Collected material |
#####

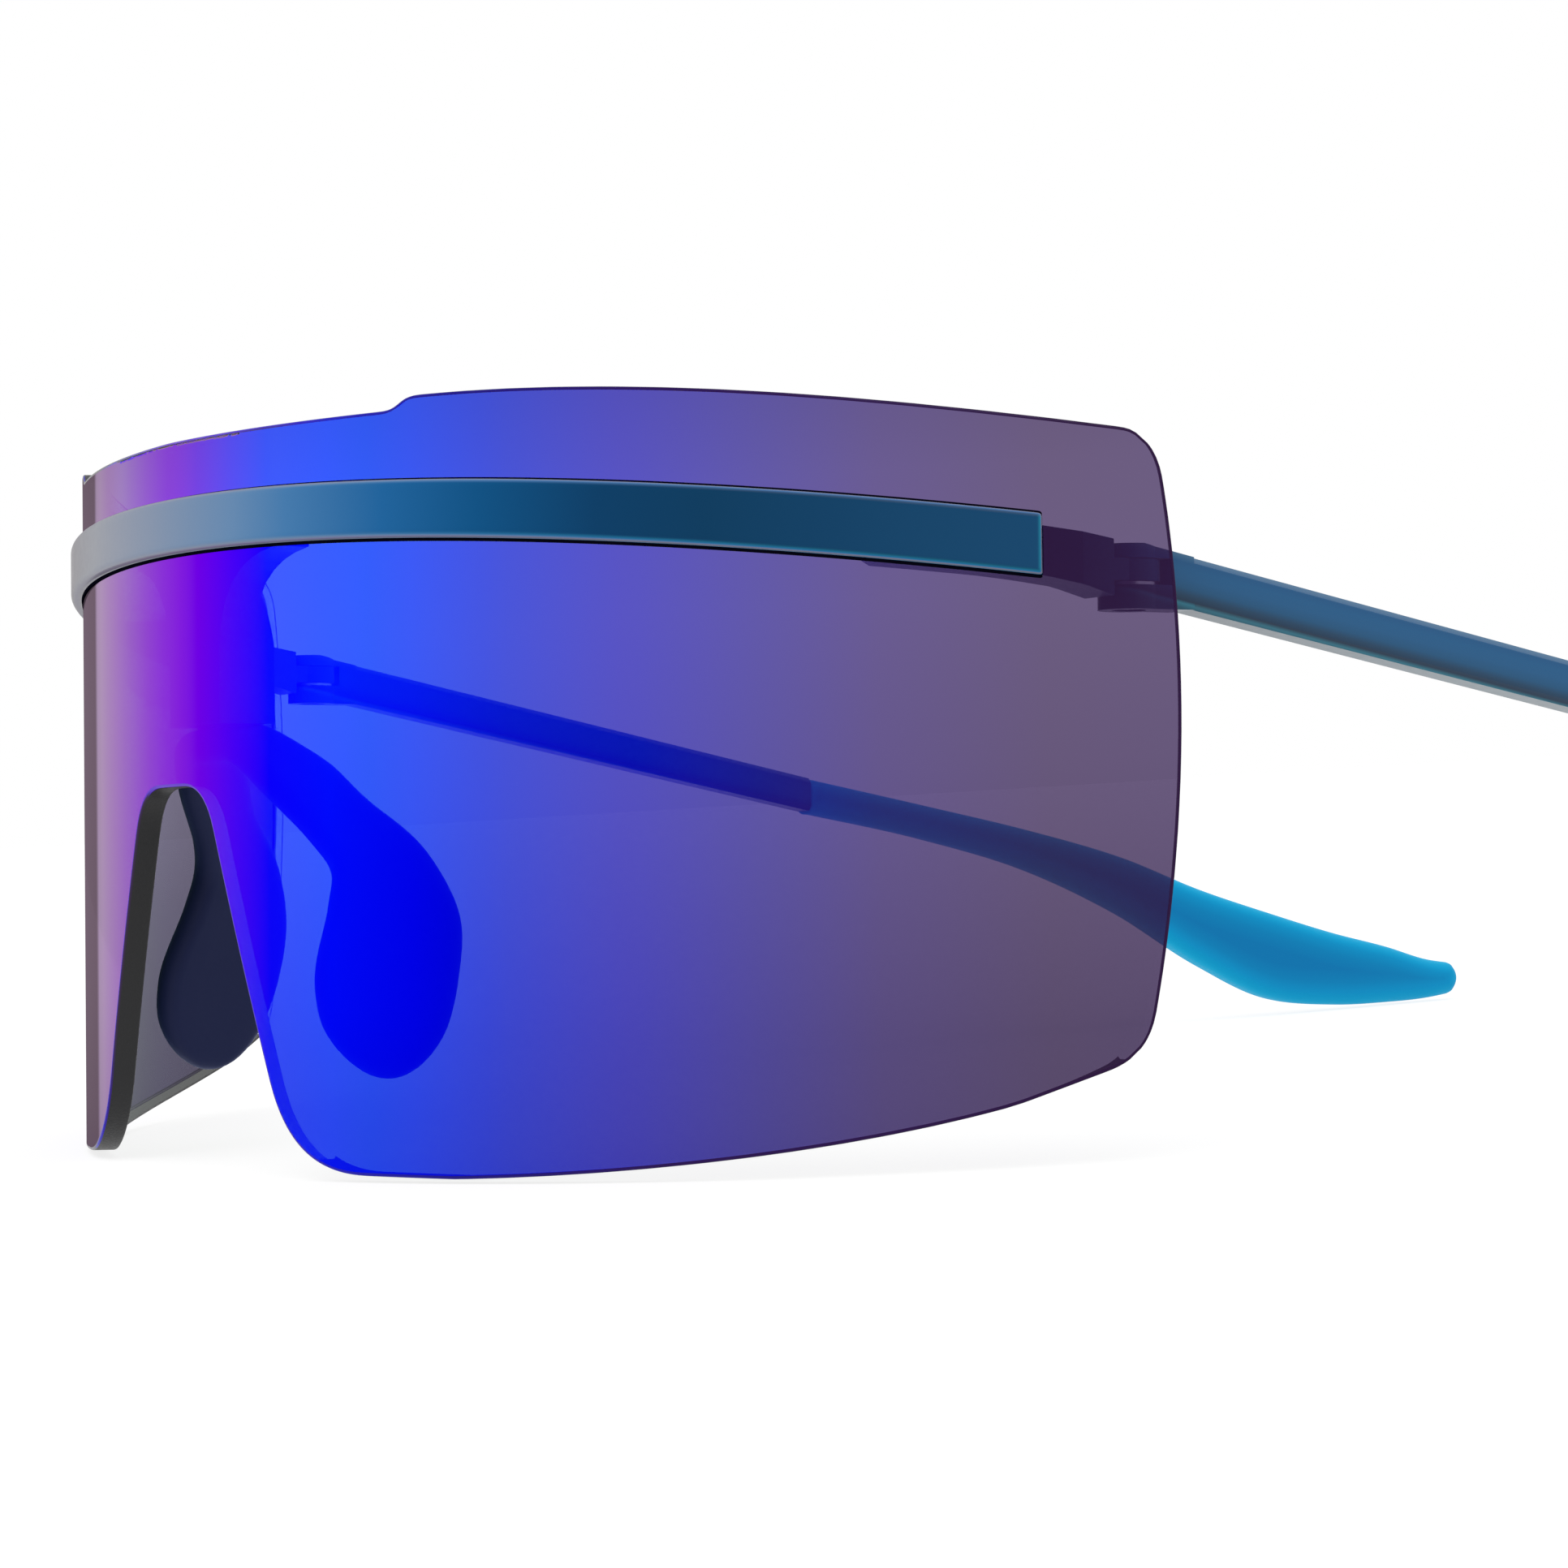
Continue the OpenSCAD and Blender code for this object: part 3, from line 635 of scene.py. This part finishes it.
def build_bar():
    # upper half of the section: distance out from the lens and height along the wall; the first points are
    # a dark strip against the lens, a painted shadow, which stands a little beyond the body
    half, body, round_off = BAR_H / 2, BAR_H / 2 - 0.11, 0.34
    corner = [(BAR_T - round_off + round_off * math.sin(a), body - round_off + round_off * math.cos(a))
              for a in np.radians(np.linspace(0, 90, 7))]
    upper = [(0.02, half + 0.1), (0.07, half + 0.1), (0.10, body), (0.3, body)] + corner
    upper += [(BAR_T, v) for v in (1.3, 1.05, 0.7, 0.3)]
    section = np.array(upper + [(o, -v) for o, v in upper[::-1]])
    shadow_columns = [1 if j < 2 or j >= len(section) - 3 else 0 for j in range(len(section))]
    ends = [(BAR_END - d / PER_RADIAN, inset)
            for d, inset in ((0.3, 0), (0.14, 0.01), (0.05, 0.05), (0.01, 0.1), (0, 0.16))]
    stations = [(math.radians(t), 0) for t in np.arange(-57, 57.1, 0.75)]
    stations = sorted(stations + ends + [(-t, inset) for t, inset in ends])
    rings, low, high = [], [], []
    for t, inset in stations:
        out = 0.02 + (section[:, 0] - 0.02) * (1 - inset / BAR_T)
        up = section[:, 1] * (1 - inset / half)
        p = wall(np.full(len(out), t), out)
        rings.append(np.column_stack([p, bar_z(p[:, 1]) + up / math.cos(BAR_FALL)]))
        to_end = (BAR_END - abs(t)) * PER_RADIAN
        low.append(np.minimum(body + up, to_end))
        high.append(np.where(out > 0.2, body - up, 1))
    bm = bmesh.new()
    add_loft(bm, np.array(rings), shadow_columns)
    # distances from the lower edge and the ends, and from the upper edge, for the nylon's painted glow and
    # painted highlight
    set_values(bm, "edge", np.clip(low, 0, 1), 1)
    set_values(bm, "upper", np.clip(high, 0, 1), 1)
    for angle in STUDS:
        t = math.radians(angle)
        turn = np.radians(np.arange(0, 360, 15))
        n = wall_normal(t)
        across = np.array([-n[1], n[0], 0])
        base = np.array([*wall(t, 0.0), bar_z(wall(t, 0.0)[1])])
        circle = np.cos(turn)[:, None] * across + np.sin(turn)[:, None] * [0, 0, 1]
        add_loft(bm, np.array([base + np.array([*n, 0]) * out + r * circle
                               for out, r in ((0.5, 0.98), (-3.1, 0.98), (-3.19, 0.9))]))
    keep(bm, "brow_bar_shell", "front", "brow_bar", [NYLON, PAINTED_SEAT_SHADOW])


build_bar()

# ---------------------------------------------------------------- nosepiece
NOSE_R = 1.2                      # edge radius of the pads
# centres of the front edge and of the rear edge, from the middle of the bridge down to the foot of a pad
NOSE_RIBS = [
    [0, 3.3, 29.75, 0, 5.3, 30.0], [4.4, 3.5, 29.5, 4.4, 5.4, 29.85], [7.5, 5.0, 26.9, 7.4, 7.8, 27.8],
    [10.5, 7.3, 23.4, 10.5, 9.8, 24.8], [12.5, 8.2, 20.8, 13.2, 12.6, 21.7],
    [13.2, 7.7, 18.2, 15, 14.1, 18.1], [14.4, 6.1, 12.9, 15.9, 13.7, 12.6],
    [15.3, 6.3, 9.4, 16.4, 12.6, 9.1], [16.1, 7.0, 6.3, 16.8, 11.8, 6.1]]
NOSE_FOOT = 4.5                   # length of the rounded foot of a pad


def build_nosepiece():
    ribs = np.array(NOSE_RIBS, float)
    other = ribs[:0:-1] * [-1, 1, 1, -1, 1, 1]
    line = through(np.concatenate([other, ribs]), 121)
    path = path_length((line[:, :3] + line[:, 3:]) / 2)
    foot = np.array([0.004, 0.03, 0.09, 0.18, 0.3, 0.5, 0.8, 1.2, 1.7, 2.3, 3.0, 3.7, NOSE_FOOT])
    inner = path[(path > NOSE_FOOT + 0.3) & (path < path[-1] - NOSE_FOOT - 0.3)]
    at = np.concatenate([foot, inner, (path[-1] - foot)[::-1]])
    line = np.stack([np.interp(at, path, line[:, i]) for i in range(6)], 1)
    front, rear = line[:, :3], line[:, 3:]
    middle = (front + rear) / 2
    along = np.gradient(middle, at, axis=0)
    along /= np.linalg.norm(along, axis=1, keepdims=True)
    wide = rear - front
    reach = np.linalg.norm(wide, axis=1) / 2
    wide /= 2 * reach[:, None]
    thin = np.cross(along, wide)
    thin /= np.linalg.norm(thin, axis=1, keepdims=True)
    arc = np.radians(np.linspace(90, 270, 11))[:, None]
    rings = []
    for k, to_end in enumerate(np.minimum(at, path[-1] - at)):
        # towards the end of a pad the section shrinks along a quarter ellipse
        r = NOSE_R * math.sqrt(1 - (1 - min(to_end / NOSE_R, 1)) ** 2)
        total = (reach[k] + NOSE_R) * math.sqrt(1 - (1 - min(to_end / NOSE_FOOT, 1)) ** 2)
        half = max(total - r, 0.01) * wide[k]
        ahead = middle[k] - half + r * (np.cos(arc) * wide[k] + np.sin(arc) * thin[k])
        behind = middle[k] + half - r * (np.cos(arc) * wide[k] + np.sin(arc) * thin[k])
        flat = np.linspace(0, 1, 6)[1:-1, None]
        rings.append(np.concatenate([ahead, ahead[-1] + flat * (behind[0] - ahead[-1]), behind,
                                     behind[-1] + flat * (ahead[0] - behind[-1])]))
    bm = bmesh.new()
    add_loft(bm, np.array(rings))
    keep(bm, "nosepiece_rubber", "front", "nosepiece", [NAVY])


build_nosepiece()

# ---------------------------------------------------------------- temple tips
# distance behind the pin, top height and bottom height of the tip's sections
TIP = [[49, 30.3, 27.1], [63.3, 27.6, 24.45], [74.2, 25.45, 21.7], [85, 22.85, 17.4], [94.7, 19.55, 12.2],
       [102.4, 17.4, 9.05], [110.5, 15.3, 8.25], [117, 13.9, 8.4], [122, 12.6, 8.75], [125.6, 12.15, 9.3]]
TIP_START, TIP_HALF_T, TIP_R = 50.0, 1.55, 1.2


def build_tip(side, name, body):
    line = through(TIP, 150)
    line = line[line[:, 0] > TIP_START + 0.4]
    tip_end = line[-1, 0]
    stations = [(TIP_START + d, *[np.interp(TIP_START + d, line[:, 0], line[:, i]) for i in (1, 2)], inset)
                for d, inset in ((0, 0.3), (0.04, 0.14), (0.14, 0.04), (0.3, 0))]
    stations += [(*row, 0) for row in line if row[0] < tip_end - TIP_R]
    for a in np.radians([0, 20, 40, 58, 72, 84, 90]):
        d = tip_end - TIP_R * (1 - math.sin(a))
        top, bottom = [np.interp(d, line[:, 0], line[:, i]) for i in (1, 2)]
        stations.append((d, top, bottom, TIP_R * (1 - math.cos(a))))
    quarter = np.radians(np.linspace(0, 90, 8))
    rings, edges = [], []
    for d, top, bottom, inset in stations:
        half_t, half_h = TIP_HALF_T - inset, (top - bottom) / 2 - inset
        r = min(TIP_R, half_t, half_h) * 0.999
        corner = np.stack([half_t - r + r * np.sin(quarter), half_h - r + r * np.cos(quarter)], 1)
        face = np.stack([np.full(6, half_t), np.linspace(half_h - r, 0, 8)[1:-1]], 1)
        upper = np.concatenate([corner, face, [[half_t, 0]]])
        right = np.concatenate([upper, (upper * [1, -1])[-2::-1]])
        outline = np.concatenate([right, -right])
        x = ARM_MID + outline[:, 0]
        out = PIN_X + x * math.cos(SPLAY) + d * math.sin(SPLAY)
        back = PIN_Y - x * math.sin(SPLAY) + d * math.cos(SPLAY)
        rings.append(np.column_stack([side * out, back, (top + bottom) / 2 + outline[:, 1]]))
        edges.append(np.minimum((top - bottom) / 2 - np.abs(outline[:, 1]), (tip_end - d) * 0.8))
    bm = bmesh.new()
    add_loft(bm, np.array(rings))
    set_values(bm, "edge", edges, 0)
    keep(bm, name, body, name.replace("_rubber", ""), [CYAN])


build_tip(1, "temple_tip_left_rubber", "temple_left")
build_tip(-1, "temple_tip_right_rubber", "temple_right")

# ---------------------------------------------------------------- CAD pieces with a better finish
def soften(piece, width):
    """Rounds the edges of a CAD piece by that many millimetres."""
    weld = piece.modifiers.new("weld", "WELD")
    weld.merge_threshold = 1e-6
    flat = piece.modifiers.new("flat", "DECIMATE")
    flat.decimate_type, flat.angle_limit = "DISSOLVE", math.radians(1.5)
    edge = piece.modifiers.new("edge", "BEVEL")
    edge.width, edge.segments = width / 1000, 3
    edge.limit_method, edge.angle_limit = "ANGLE", math.radians(35)


def dress(name, finish):
    """Gives a CAD piece its material, and the nylon ones rounded edges too."""
    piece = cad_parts[name]
    for s in piece.material_slots:
        s.material = finish
    if finish in (HINGE_NYLON, TEMPLE):
        soften(piece, SOFT_EDGE)


dress("bridge_stem", HINGE_NYLON)
for kind, finish in (("endpiece", HINGE_NYLON), ("temple_arm", TEMPLE),
                     ("bridge_screw", STEEL), ("endpiece_screw", STEEL), ("hinge_screw", STEEL),
                     ("hinge_washer", STEEL), ("hinge_bush", BRASS), ("hinge_insert", BRASS)):
    for side in ("left", "right"):
        dress(f"{kind}_{side}", finish)

# ---------------------------------------------------------------- stage, light and camera
CAMERA_AT = (0.32219, -0.21208, 0.02389)
CAMERA_TURN = (60.76, 90.16, -3.42)  # heading, tilt and roll, in degrees
FLOOR_HALF, FLOOR_DROP = 20.0, 0.0002  # half width of the floor, and how far it lies under the part


def build_stage():
    mesh = bpy.data.meshes.new("floor")
    r = FLOOR_HALF
    mesh.from_pydata([(-r, -r, 0), (r, -r, 0), (r, r, 0), (-r, r, 0)], [], [(0, 1, 2, 3)])
    floor = bpy.data.objects.new("floor", mesh)
    scene.collection.objects.link(floor)
    floor.location.z = -FLOOR_DROP
    m, tree, surface = own_material("pale_floor")
    white = node(tree, "BsdfDiffuse")
    white.inputs["Color"].default_value = (0.22, 0.22, 0.22, 1)
    glow = node(tree, "Emission")
    glow.inputs["Strength"].default_value = 0.80
    both = node(tree, "AddShader")
    tree.links.new(white.outputs[0], both.inputs[0])
    tree.links.new(glow.outputs[0], both.inputs[1])
    tree.links.new(both.outputs[0], surface)
    mesh.materials.append(m)

    world = bpy.data.worlds.new("studio")
    world.use_nodes = True
    world.node_tree.nodes["Background"].inputs["Color"].default_value = (1, 1, 1, 1)
    world.node_tree.nodes["Background"].inputs["Strength"].default_value = 1.0
    scene.world = world

    sun = bpy.data.lights.new("soft_top_light", "SUN")
    sun.energy, sun.angle = 0.9, math.radians(50)
    lamp = bpy.data.objects.new("soft_top_light", sun)
    lamp.rotation_euler = Vector((-0.45, 0.35, -1)).to_track_quat("-Z", "Y").to_euler()
    scene.collection.objects.link(lamp)

    camera = bpy.data.cameras.new("camera")
    camera.sensor_width, camera.lens = 36, 111.03
    camera.clip_start = 0.01
    eye = bpy.data.objects.new("camera", camera)
    heading, tilt, roll = (Matrix.Rotation(math.radians(angle), 4, axis)
                           for angle, axis in zip(CAMERA_TURN, "ZXZ"))
    eye.matrix_world = Matrix.Translation(CAMERA_AT) @ (heading @ tilt @ roll)
    scene.collection.objects.link(eye)
    scene.camera = eye
    scene.view_settings.view_transform = "Standard"


build_stage()

bpy.context.view_layer.update()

#####

Task requirements | Lines containing the word "scene" must all be returned from the material above.

Answer to this exercise |
Continue the OpenSCAD and Blender code for this object: part 3, from line 635 of scene.py. This part finishes it.
    scene.collection.objects.link(floor)
    scene.world = world
    scene.collection.objects.link(lamp)
    scene.collection.objects.link(eye)
    scene.camera = eye
    scene.view_settings.view_transform = "Standard"